REQUEST ▸ Output the data exactly, with every line intact.

DATA EXCERPT ▸

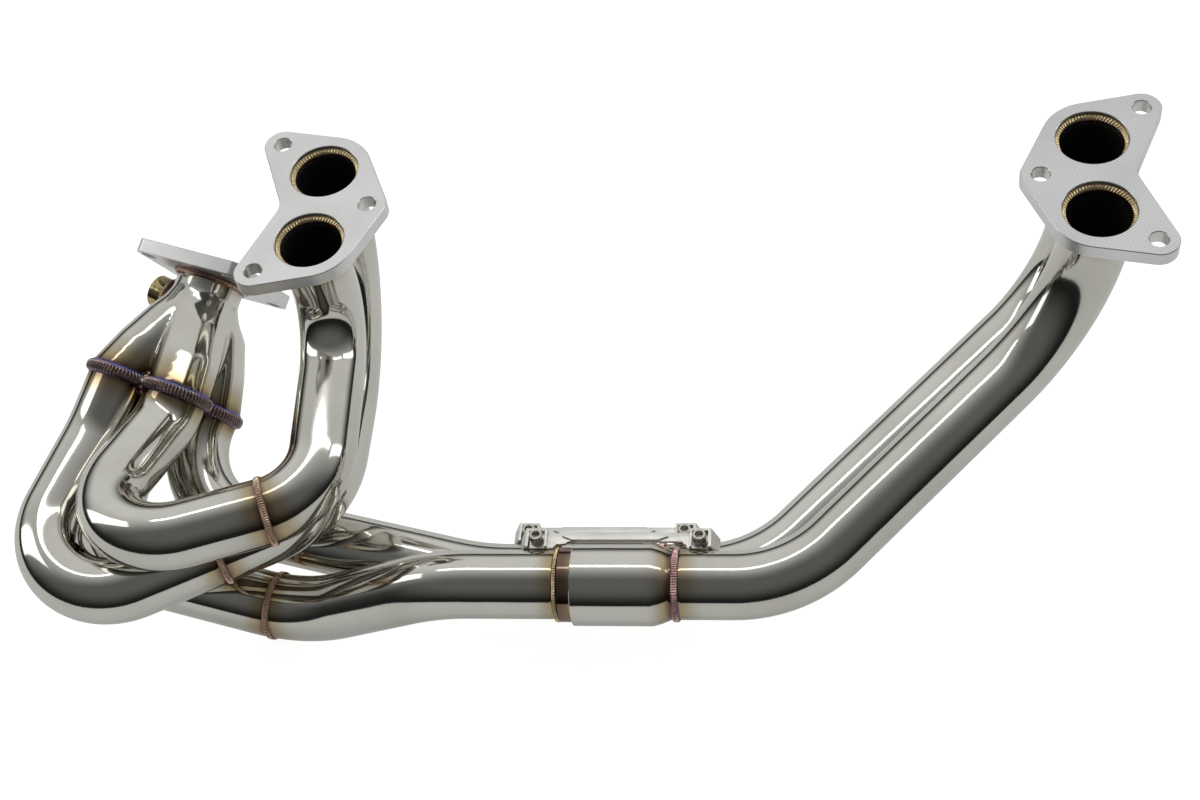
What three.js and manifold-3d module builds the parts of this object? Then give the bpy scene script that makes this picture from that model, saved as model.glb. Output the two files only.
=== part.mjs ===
// Exhaust manifold for a flat four engine, in polished stainless tube.
// Two head flanges stand side by side, and the two tubes of the right one cross over to the left
// through slip joints. All four tubes meet in a merge collector behind a square outlet flange.
//
// Millimetres. +Z is the outward normal of both head faces, +X runs from the left bank to the right,
// and the origin is on the left head face, midway between its two ports.
import * as THREE from "three";
import { mergeVertices } from "three/addons/utils/BufferGeometryUtils.js";
import Module from "manifold-3d";

const wasm = await Module();
wasm.setup();

// Tube stock, and the clearance that is kept wherever two pieces meet.
const TUBE_OD = 44.45;
const TUBE_WALL = 1.5;
const TUBE_SIDES = 12;
const TUBE_RADIUS = TUBE_OD / 2;
const BEND_STEP = THREE.MathUtils.degToRad(16);
const GAP = 0.3;

// Head flanges: two ports, one stud hole inboard and two outboard.
const FLANGE_THICKNESS = 10;
const RIGHT_FLANGE = new THREE.Vector3(500.7, 11.2, 0);
const PORT_PITCH = 61.1;
const PORT_BORE = 46;
const STUD_HOLE = 12;
const INBOARD_STUD = 33.9;
const OUTBOARD_STUD = { out: 32.9, along: 56.2 };
const TUBE_INSET = 6;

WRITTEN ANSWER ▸
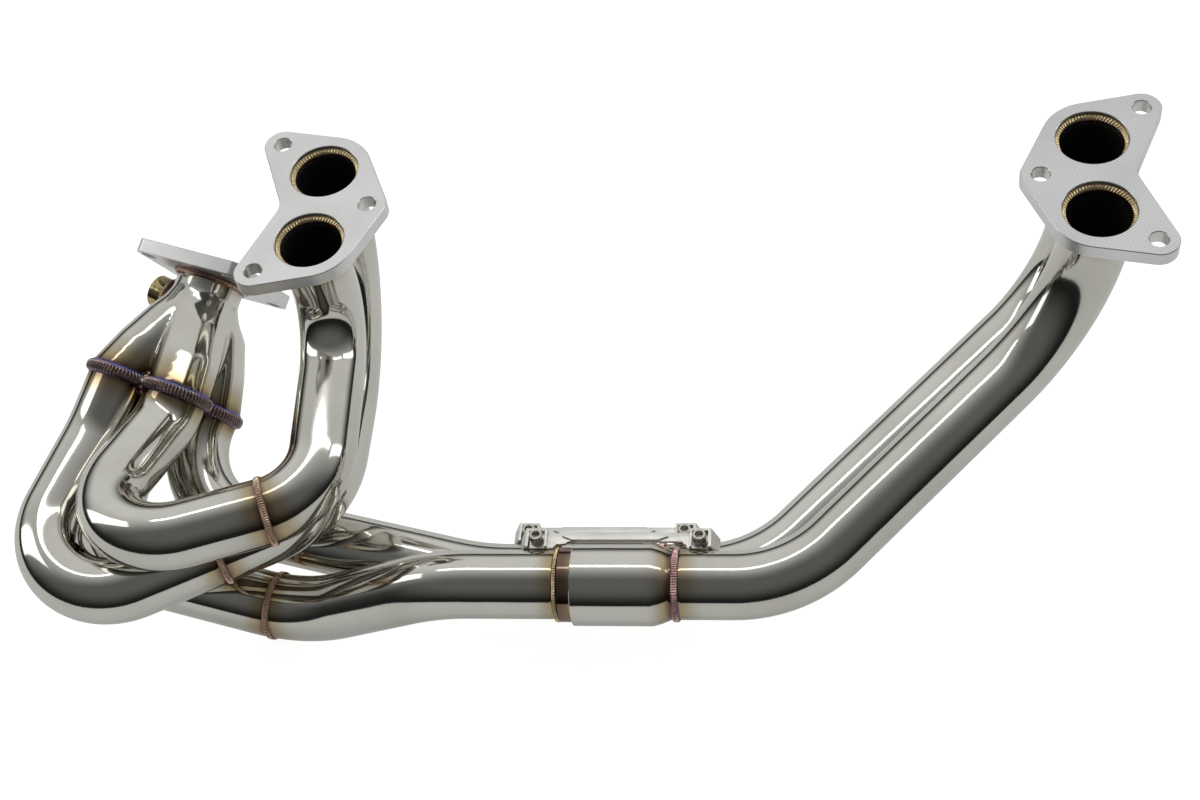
What three.js and manifold-3d module builds the parts of this object? Then give the bpy scene script that makes this picture from that model, saved as model.glb. Output the two files only.
=== part.mjs ===
// Exhaust manifold for a flat four engine, in polished stainless tube.
// Two head flanges stand side by side, and the two tubes of the right one cross over to the left
// through slip joints. All four tubes meet in a merge collector behind a square outlet flange.
//
// Millimetres. +Z is the outward normal of both head faces, +X runs from the left bank to the right,
// and the origin is on the left head face, midway between its two ports.
import * as THREE from "three";
import { mergeVertices } from "three/addons/utils/BufferGeometryUtils.js";
import Module from "manifold-3d";

const wasm = await Module();
wasm.setup();

// Tube stock, and the clearance that is kept wherever two pieces meet.
const TUBE_OD = 44.45;
const TUBE_WALL = 1.5;
const TUBE_SIDES = 12;
const TUBE_RADIUS = TUBE_OD / 2;
const BEND_STEP = THREE.MathUtils.degToRad(16);
const GAP = 0.3;

// Head flanges: two ports, one stud hole inboard and two outboard.
const FLANGE_THICKNESS = 10;
const RIGHT_FLANGE = new THREE.Vector3(500.7, 11.2, 0);
const PORT_PITCH = 61.1;
const PORT_BORE = 46;
const STUD_HOLE = 12;
const INBOARD_STUD = 33.9;
const OUTBOARD_STUD = { out: 32.9, along: 56.2 };
const TUBE_INSET = 6;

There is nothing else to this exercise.